New evidence and new developments daily on the abduction and beheading of Kim Sun-il in Iraq are frustrating the public. Unanswered questions about whether the South Korean Foreign Ministry did not know what was going on or whether they knew but covered it up are confusing and fueling suspicion.
The biggest question about Mr. Kim’s death is just exactly when he was abducted and whether the government knew it. The government initially announced that Mr. Kim was abducted on June 17, but now it is saying that it is highly possible that he may have been kidnapped on May 31. The government blames the president of Cana General Trading Co, Kim Chun-ho, for changing his statements. But the latest news is that Kim Chun-ho visited the South Korean Embassy in Iraq four times before the abduction of Kim Sun-il became public knowledge, which fuels speculation that the embassy knew of it but kept it to themselves.
Also confusing is that Associated Press Television News was given a videotape of Kim Sun-il in captivity early this month and asked the Foreign Ministry about it. The Associated Press announced that they asked the question over the phone and that they did not mention the tape. The ministry is still determining the facts, but if the Associated Press’s announcement is true, the situation is deplorable. If the ministry had immediately contacted its mission in Iraq and begun a search for Kim Sun-il, we could have learned of his abduction a lot earlier. And the government should have done all it could, diplomatically, to have him released. We cannot say with certainty whether that would have prevented his death. But if the ministry official ignored the call and let time go by, that is serious negligence.

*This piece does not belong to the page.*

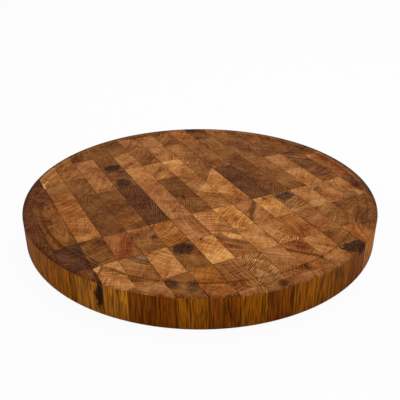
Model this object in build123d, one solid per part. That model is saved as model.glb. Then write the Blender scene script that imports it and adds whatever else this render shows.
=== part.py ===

The ministry’s ability to gather information and its crisis management in response to Kim Sun-il’s abduction was pitiful. It did not manage to cough up one bit of information on its own. The news of the abduction was first broadcast by a pan-Arabic satellite television station, and the flop of a briefing delivered to the president also relied on uncertain broadcast news.
The loose and complacent response to crisis demonstrated by the ministry should be the first target of reform. The facts must be found and reprimands issued.